In an attempt to understand what is happening to create continuous pathological pain in the absence of identifiable events, pain research has focused on the role of the immune system and particularly microglial activation. In the eyes of researchers, the pain experience is often the end result of the interaction of the nervous system with the immune system. 6 In a proposed pain model, glial cells in both the peripheral and central nervous system are thought to monitor the environment around neurons and regulate states of neuronal excitability. They essentially provide surveillance always looking for signs of cellular stress. When ‘functioning properly’, microglial cells exhibit restraint and only prompt the release of pro-inflammatory cytokines in the brain (which amongst other things amplify aches and pains) when commonly recognized sources of cellular stress like viruses are identified.7 Microglial cells, however, often beat by their own drum, prompting pain emergence and amplification in the presence of cellular stresses that had been initiated and ongoing due to seemingly less relatable factors such as insomnia, persistent life stressors, domestic PTSD, primary anxiety disorders, chemotherapy, medications used to treat ADD/ADHD, chronic neck inflammation, migraines, and chronic gastrointestinal inflammatory disorders to name a few. 8 Remarkably then, pain can emerge in the face, jaw and teeth and persist though recognizable somatic tissue injury was never there in the first place.

Summary

For clinicians evaluating patients with orofacial pain, it is essential therefore to determine if a) the pain has a nociceptive or non-nociceptive origin, b) whether or not heterotopic mechanisms have been triggered and c) enough information has been gathered to “know who the patient is” and identifying risk factors that may be responsible for a persistent pain problem.

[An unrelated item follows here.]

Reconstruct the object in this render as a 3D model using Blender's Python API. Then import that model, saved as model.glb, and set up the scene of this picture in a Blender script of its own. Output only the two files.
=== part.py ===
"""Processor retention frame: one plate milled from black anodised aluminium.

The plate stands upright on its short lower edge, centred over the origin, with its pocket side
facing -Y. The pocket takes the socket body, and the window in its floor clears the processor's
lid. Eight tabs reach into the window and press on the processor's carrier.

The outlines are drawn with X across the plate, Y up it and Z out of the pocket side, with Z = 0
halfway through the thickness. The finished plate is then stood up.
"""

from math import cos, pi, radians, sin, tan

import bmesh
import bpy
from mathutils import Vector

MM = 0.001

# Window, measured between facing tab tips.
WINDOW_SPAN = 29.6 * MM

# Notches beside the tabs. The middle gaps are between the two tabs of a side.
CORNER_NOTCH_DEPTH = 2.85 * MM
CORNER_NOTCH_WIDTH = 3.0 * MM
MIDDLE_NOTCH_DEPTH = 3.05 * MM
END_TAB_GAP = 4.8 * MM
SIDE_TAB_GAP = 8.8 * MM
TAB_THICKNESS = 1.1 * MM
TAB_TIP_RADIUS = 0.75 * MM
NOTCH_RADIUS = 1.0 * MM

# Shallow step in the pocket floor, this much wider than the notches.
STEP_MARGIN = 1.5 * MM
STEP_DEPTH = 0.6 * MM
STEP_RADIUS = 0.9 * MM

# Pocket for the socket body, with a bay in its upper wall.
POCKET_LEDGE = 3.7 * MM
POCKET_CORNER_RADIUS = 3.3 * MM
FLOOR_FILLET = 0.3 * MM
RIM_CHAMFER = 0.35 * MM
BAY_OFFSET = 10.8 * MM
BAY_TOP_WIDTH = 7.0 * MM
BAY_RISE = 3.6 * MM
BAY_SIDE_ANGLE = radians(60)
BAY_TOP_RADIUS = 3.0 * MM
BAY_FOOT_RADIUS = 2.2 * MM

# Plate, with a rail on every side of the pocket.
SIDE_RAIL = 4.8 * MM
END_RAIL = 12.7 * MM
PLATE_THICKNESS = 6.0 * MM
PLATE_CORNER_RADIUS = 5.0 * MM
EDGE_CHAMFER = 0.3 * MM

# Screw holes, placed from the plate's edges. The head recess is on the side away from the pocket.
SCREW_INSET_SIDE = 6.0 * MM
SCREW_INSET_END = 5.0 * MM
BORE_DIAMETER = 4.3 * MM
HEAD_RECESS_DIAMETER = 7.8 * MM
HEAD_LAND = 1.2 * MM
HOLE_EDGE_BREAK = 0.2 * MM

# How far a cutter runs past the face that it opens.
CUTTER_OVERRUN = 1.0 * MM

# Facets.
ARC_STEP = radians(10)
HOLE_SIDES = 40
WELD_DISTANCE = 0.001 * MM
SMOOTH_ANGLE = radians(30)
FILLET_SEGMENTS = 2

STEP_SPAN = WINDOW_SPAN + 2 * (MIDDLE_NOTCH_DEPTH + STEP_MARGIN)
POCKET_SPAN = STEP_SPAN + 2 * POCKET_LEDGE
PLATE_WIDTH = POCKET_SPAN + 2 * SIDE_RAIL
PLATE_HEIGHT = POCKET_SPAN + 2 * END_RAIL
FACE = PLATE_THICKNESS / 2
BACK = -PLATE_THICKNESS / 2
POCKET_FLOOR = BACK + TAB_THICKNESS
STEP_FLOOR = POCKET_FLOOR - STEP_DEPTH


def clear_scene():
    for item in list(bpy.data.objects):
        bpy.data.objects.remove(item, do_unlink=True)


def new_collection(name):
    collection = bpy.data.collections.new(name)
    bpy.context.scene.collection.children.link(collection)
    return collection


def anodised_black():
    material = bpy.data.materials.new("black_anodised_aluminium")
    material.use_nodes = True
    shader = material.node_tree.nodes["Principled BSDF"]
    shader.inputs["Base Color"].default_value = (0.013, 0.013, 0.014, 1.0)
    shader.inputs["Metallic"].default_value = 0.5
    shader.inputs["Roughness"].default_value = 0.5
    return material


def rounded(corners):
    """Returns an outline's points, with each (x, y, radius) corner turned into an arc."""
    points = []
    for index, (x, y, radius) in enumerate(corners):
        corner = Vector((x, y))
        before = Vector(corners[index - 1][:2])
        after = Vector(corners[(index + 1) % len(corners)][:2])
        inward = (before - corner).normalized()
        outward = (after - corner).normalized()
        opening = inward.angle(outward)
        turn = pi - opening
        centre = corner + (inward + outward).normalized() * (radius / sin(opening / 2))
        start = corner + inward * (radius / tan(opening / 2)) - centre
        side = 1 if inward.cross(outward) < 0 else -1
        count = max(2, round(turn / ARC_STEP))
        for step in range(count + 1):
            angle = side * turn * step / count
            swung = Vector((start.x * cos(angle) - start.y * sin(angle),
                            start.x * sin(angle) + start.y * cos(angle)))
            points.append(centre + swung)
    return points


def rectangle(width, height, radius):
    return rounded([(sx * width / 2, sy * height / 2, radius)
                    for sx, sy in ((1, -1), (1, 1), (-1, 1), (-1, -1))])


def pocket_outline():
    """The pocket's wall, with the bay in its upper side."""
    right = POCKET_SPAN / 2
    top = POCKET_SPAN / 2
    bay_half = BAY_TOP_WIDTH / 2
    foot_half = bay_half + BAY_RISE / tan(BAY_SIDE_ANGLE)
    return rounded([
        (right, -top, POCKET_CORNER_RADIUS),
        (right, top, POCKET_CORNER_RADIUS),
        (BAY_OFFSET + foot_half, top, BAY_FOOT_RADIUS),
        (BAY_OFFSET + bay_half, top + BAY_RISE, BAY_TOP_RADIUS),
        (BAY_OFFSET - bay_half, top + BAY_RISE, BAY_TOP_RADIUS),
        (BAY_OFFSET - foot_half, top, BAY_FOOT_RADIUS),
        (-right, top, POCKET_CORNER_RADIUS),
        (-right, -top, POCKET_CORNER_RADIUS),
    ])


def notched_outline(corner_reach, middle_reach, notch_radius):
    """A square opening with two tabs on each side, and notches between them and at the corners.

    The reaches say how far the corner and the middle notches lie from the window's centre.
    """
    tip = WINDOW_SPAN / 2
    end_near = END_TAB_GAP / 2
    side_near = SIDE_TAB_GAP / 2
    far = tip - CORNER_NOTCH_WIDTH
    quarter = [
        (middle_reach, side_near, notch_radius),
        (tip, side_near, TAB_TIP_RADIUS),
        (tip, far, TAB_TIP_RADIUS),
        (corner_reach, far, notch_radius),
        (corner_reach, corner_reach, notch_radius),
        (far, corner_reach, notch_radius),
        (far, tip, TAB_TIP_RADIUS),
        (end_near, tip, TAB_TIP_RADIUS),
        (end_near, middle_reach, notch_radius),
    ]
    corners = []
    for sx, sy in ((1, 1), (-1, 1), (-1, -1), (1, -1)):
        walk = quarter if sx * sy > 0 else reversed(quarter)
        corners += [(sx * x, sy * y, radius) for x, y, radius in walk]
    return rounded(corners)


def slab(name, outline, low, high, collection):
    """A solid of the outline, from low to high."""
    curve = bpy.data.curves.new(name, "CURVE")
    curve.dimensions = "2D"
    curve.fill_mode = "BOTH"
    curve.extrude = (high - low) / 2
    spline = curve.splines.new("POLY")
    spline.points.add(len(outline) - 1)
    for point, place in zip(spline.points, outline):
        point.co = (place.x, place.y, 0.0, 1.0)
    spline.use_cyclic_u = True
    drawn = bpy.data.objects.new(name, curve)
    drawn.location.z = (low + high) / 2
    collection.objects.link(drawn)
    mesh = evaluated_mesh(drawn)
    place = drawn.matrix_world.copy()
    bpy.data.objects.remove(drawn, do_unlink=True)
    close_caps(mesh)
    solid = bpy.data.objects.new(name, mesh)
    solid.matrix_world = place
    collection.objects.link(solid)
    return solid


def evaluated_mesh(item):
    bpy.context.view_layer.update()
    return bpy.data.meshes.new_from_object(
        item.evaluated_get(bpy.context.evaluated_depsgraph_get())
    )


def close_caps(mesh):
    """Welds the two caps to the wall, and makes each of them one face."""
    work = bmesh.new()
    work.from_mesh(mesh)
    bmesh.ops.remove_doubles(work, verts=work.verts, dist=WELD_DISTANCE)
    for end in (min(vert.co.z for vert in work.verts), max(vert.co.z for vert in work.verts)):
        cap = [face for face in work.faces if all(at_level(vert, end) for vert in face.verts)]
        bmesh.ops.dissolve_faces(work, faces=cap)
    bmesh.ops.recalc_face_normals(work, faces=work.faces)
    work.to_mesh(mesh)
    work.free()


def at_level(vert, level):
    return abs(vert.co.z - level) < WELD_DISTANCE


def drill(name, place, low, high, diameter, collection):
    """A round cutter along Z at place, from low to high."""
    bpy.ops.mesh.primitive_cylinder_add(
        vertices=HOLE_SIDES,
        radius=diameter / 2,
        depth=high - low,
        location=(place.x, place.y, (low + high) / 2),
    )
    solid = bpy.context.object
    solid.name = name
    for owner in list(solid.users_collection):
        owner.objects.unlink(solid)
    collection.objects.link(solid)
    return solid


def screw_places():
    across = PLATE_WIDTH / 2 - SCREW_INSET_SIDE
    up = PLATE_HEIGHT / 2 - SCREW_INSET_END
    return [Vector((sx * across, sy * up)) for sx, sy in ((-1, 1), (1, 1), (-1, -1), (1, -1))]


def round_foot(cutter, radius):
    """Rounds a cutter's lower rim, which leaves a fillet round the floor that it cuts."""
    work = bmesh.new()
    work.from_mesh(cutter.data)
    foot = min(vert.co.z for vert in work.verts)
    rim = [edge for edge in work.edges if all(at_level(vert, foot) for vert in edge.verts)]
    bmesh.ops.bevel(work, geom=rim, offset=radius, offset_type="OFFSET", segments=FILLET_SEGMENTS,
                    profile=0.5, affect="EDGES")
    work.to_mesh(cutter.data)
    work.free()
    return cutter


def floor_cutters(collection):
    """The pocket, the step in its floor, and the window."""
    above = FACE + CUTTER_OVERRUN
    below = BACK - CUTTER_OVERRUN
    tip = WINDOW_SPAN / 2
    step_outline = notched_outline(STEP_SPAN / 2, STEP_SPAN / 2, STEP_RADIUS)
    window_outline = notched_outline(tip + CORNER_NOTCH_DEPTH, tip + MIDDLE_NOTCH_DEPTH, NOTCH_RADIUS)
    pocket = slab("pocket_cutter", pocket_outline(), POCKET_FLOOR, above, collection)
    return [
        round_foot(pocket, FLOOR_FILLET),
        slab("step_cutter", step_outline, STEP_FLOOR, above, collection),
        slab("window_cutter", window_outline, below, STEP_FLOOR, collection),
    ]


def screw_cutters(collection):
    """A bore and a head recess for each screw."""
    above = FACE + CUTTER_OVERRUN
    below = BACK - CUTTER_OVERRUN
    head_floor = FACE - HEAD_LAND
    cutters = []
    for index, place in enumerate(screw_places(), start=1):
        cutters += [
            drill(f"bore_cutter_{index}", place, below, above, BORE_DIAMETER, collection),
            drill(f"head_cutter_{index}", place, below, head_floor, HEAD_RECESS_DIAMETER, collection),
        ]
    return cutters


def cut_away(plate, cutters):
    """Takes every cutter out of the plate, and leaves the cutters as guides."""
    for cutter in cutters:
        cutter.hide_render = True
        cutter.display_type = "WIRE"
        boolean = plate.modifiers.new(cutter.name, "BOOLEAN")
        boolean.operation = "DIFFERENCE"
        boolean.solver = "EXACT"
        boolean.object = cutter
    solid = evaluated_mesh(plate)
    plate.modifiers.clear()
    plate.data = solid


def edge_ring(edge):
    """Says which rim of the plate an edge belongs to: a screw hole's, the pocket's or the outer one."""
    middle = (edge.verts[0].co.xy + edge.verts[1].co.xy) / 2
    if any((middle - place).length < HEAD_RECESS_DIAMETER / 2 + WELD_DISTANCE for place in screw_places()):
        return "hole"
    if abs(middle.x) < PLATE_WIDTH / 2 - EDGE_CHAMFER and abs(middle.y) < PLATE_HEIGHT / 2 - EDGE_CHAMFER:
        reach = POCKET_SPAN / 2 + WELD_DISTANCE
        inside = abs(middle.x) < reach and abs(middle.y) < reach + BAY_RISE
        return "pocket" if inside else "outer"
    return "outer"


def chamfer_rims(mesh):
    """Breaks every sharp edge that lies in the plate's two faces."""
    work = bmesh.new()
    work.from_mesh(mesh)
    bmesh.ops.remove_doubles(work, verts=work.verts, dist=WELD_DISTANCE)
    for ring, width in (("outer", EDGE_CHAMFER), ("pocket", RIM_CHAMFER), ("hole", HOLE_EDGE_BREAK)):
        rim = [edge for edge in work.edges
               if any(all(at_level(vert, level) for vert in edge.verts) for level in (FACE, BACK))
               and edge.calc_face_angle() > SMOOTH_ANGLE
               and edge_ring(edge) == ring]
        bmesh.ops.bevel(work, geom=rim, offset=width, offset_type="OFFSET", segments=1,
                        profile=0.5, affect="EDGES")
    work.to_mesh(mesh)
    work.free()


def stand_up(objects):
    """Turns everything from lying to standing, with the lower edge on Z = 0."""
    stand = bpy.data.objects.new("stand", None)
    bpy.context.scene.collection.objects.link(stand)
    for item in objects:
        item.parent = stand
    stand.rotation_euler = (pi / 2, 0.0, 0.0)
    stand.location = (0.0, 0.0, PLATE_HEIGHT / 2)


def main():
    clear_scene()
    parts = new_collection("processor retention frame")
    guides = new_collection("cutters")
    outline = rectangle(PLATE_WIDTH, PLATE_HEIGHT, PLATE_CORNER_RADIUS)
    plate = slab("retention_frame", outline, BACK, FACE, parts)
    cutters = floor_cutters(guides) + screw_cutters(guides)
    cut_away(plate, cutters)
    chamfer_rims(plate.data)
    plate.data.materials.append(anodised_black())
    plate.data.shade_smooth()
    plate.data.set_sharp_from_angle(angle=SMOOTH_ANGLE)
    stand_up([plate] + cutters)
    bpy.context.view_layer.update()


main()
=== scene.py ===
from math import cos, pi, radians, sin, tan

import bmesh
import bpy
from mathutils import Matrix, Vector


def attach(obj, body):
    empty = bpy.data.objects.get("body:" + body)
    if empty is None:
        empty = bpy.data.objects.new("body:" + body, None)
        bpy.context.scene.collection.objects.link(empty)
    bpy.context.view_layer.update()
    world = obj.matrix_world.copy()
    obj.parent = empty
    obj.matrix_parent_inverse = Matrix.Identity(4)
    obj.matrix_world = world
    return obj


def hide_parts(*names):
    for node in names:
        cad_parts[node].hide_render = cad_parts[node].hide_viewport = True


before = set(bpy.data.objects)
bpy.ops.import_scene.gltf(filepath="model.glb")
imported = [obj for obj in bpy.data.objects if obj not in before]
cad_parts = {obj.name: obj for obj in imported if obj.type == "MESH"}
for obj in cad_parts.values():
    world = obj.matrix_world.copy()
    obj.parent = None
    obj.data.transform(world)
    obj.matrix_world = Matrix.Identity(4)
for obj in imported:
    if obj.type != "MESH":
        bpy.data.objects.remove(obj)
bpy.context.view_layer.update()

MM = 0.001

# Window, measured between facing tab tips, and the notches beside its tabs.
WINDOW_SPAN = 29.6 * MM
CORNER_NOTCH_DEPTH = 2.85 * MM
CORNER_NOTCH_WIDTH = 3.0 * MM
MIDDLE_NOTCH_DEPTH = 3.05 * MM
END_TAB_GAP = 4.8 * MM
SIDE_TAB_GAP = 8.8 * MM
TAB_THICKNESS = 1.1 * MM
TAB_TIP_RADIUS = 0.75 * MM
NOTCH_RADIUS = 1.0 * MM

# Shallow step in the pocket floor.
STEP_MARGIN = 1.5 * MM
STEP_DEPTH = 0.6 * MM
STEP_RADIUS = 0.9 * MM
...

Once this information is determined, making a diagnosis will be greatly facilitated.

Donald R. Tanenbaum, D.D.S., MPH, is clinical assistant professor, Hofstra North Shore-LIJ School of Medicine; clinical assistant professor, Dept. of Oral & Maxillofacial Surgery, School of Dental Medicine at Stony Brook University; section head, Facial Pain and Dental Sleep Medicine Section, Dept. of Dental Medicine, Long Island Jewish Medical Center.

References

1- JADA,July 2008, Vol. 139:7, pp. 926-93

2- Merskey H and Bogduk N (eds.). Classification of chronic pain. Descriptions of chronic pain syndromes and definitions of pain terms, 2nd Edition Seattle: IASP Press, 1994. 240 pp.

3- Anderson DM,2002. Mosby’s Medical Dictionary. Sixth Edition. Mosby: A Harcourt Health Sciences Company, St. Louis. 1867 pp

4- Vardeh D.,Naranjo J.F. (2017) Peripheral and Central Sensitization. In: Yong R., Nguyen M., Nelson E., Urman R., Pain Medicine. Springer, Cham

5- Current Opin Anaesthesiology, Microglial role in the development of chronic pain. Suter MR, 2016, October: 584-9

6- Pathological and protective roles of glia in chronic pain, Milligan E. and Watkins L., Nat Rev Neuroscience, 2009 Jan 23-36

7- Glial Cells and Chronic Pain, Neuroscientist 2010, October; 16(5): 519 531,Romain- Dan Gosselin, Marc Suter, Isabelle Decosterd

1 Comments

  1. Dr. Charles S. Solomon on February 20, 2019 at 4:10 pm

    A well written exposition on a most timely subject. Concise and most understandable.
    There is nothing so tragic as jumping into an endodontic procedure too quickly, only to find out that the tooth was not the source of the pain, and now you are married to the situation.